6. **Violation of fundamental rights:** The decision infringes upon the petitioner's fundamental rights under Part III of the Constitution.


When Does This Term Matter?


Challenging Administrative and Quasi-Judicial Orders


Certiorari is most frequently used to challenge decisions of **administrative bodies and tribunals** — such as tax authorities, labour courts, rent control tribunals, and disciplinary authorities. When such bodies exceed their jurisdiction or violate natural justice, the affected party can approach the High Court for certiorari.


For example, if an Income Tax Appellate Tribunal passes an order without considering crucial evidence submitted by the taxpayer, the taxpayer can seek certiorari to have the order quashed.


Challenging Lower Court Orders


While the primary remedy against an erroneous lower court order is **appeal**, certiorari lies when the lower court acted without jurisdiction. The Supreme Court in **Syed Yakoob v. K.S. Radhakrishnan (1964) 5 SCR 64** clarified that certiorari is not a substitute for appeal — it is concerned with jurisdictional and fundamental errors, not with the correctness of the decision on merits.


Certiorari vs. Prohibition


**Prohibition** is issued to prevent an inferior court or tribunal from continuing proceedings that are beyond its jurisdiction. **Certiorari** is issued to quash a decision already made. In practice, when proceedings are pending, prohibition is sought; when a decision has already been rendered, certiorari is the appropriate remedy.


The Supreme Court in **East India Commercial Co. Ltd. v. Collector of Customs (1962) 3 SCR 926** explained this distinction and also recognised that certiorari can be issued against purely administrative acts when they affect legal rights.


Certiorari and Article 227


Article 227 gives High Courts a power of **superintendence** over subordinate courts and tribunals. While this overlaps with certiorari, the scope of Article 227 is broader — it extends to administrative supervision, not just judicial review. However, the Supreme Court in **Surya Dev Rai v. Ram Chander Rai (2003) 6 SCC 675** clarified that Article 227 should be used sparingly and only when no other remedy is available.


Practical Significance


- **Powerful remedy against illegality:** Certiorari is a potent weapon to check illegal or arbitrary exercise of power by lower courts, tribunals, and administrative bodies.

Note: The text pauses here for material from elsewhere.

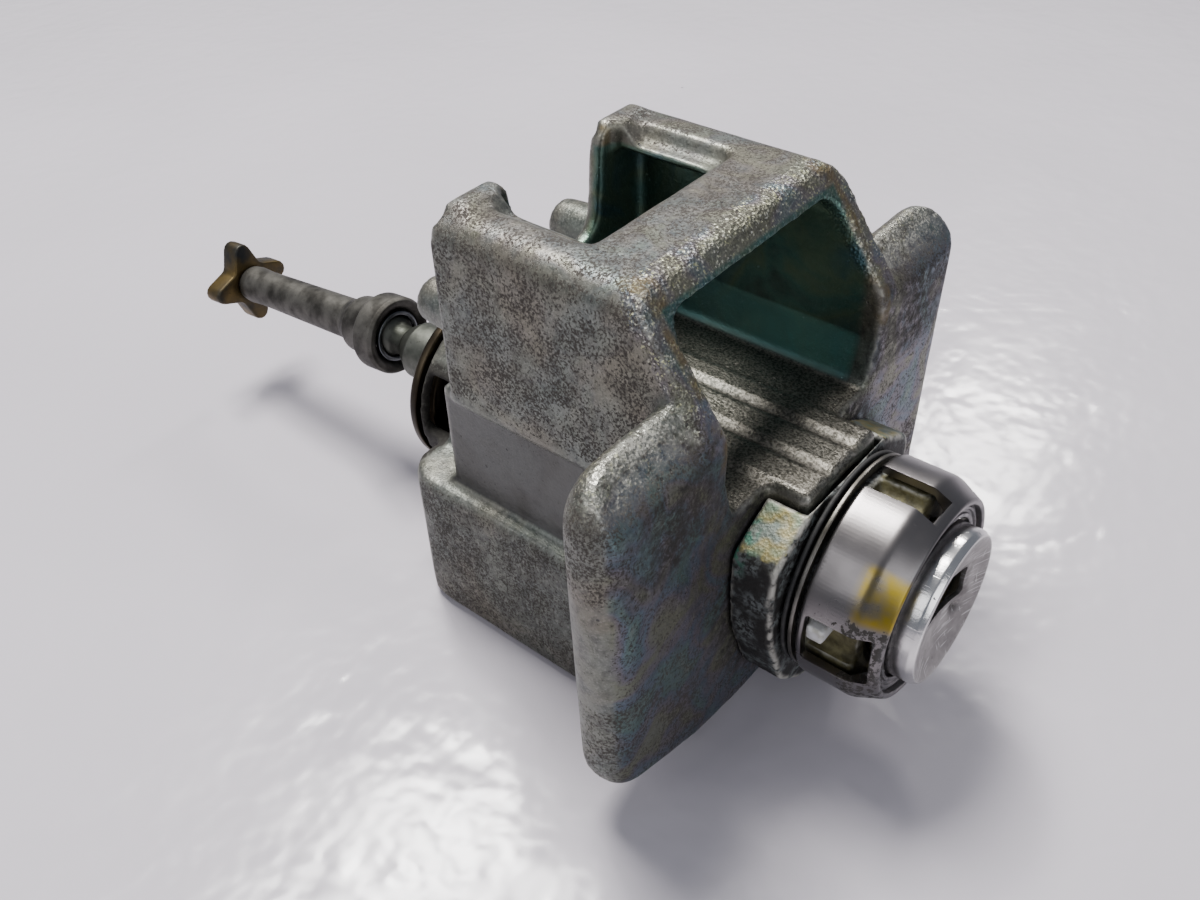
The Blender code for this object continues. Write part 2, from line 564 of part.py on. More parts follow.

- **Not a substitute for appeal:** Certiorari cannot be used to re-examine evidence or challenge the correctness of a decision on merits. It is limited to jurisdictional errors, errors of law on the face of the record, and violations of natural justice.

- **Available against quasi-judicial bodies:** Certiorari lies against any body exercising a judicial or quasi-judicial function — this includes tribunals, boards, commissions, and even statutory authorities making decisions that affect rights.

- **Time limitation:** While no specific limitation period is prescribed for writ petitions, courts expect petitioners to approach **without undue delay**. Inordinate delay may result in dismissal on grounds of laches.

- **Discretionary remedy:** Like all writ remedies, certiorari is discretionary. The court may refuse it if alternative effective remedies are available, or if the petitioner has not come with clean hands.


The Supreme Court in **Whirlpool Corporation v. Registrar of Trade Marks (1998) 8 SCC 1** held that the existence of an alternative remedy does not absolutely bar the issuance of a writ, particularly when there is a violation of fundamental rights or principles of natural justice.


Frequently Asked Questions


When can the Supreme Court issue certiorari?


The Supreme Court can issue certiorari under **Article 32** when the petitioner's **fundamental rights** are violated. Unlike High Courts (which can issue writs for any purpose under Article 226), the Supreme Court's writ jurisdiction is limited to enforcement of fundamental rights. However, the Supreme Court also exercises its jurisdiction under Article 136 (special leave to appeal) to correct fundamental errors in lower court and tribunal decisions.


Can certiorari be issued against a private body?


Generally, certiorari lies against bodies exercising **public or quasi-judicial functions**, not purely private entities. However, if a private body performs functions of a public nature under a statute (such as a private university conducting examinations under a regulatory framework), certiorari may lie against it. The test is whether the body is exercising a function that has a public element.


What is the difference between certiorari and appeal?


An **appeal** is a statutory right that allows a higher court to re-examine the facts and law and substitute its own decision. **Certiorari** is a constitutional remedy that allows a superior court to quash a decision on limited grounds — want of jurisdiction, error of law on the face of the record, or violation of natural justice. Certiorari does not allow the court to re-weigh evidence or substitute its findings on facts.


Can certiorari be issued if an alternative remedy exists?


Courts generally insist that petitioners exhaust alternative remedies (such as appeals or revisions) before seeking certiorari. However, this rule is not absolute. The High Court may entertain a certiorari petition despite the availability of an alternative remedy if: (a) the alternative remedy is not effective or adequate, (b) there is a violation of fundamental rights, (c) principles of natural justice have been violated, or (d) the impugned order is wholly without jurisdiction.


Disclaimer: This glossary entry is for informational purposes only and does not constitute legal advice.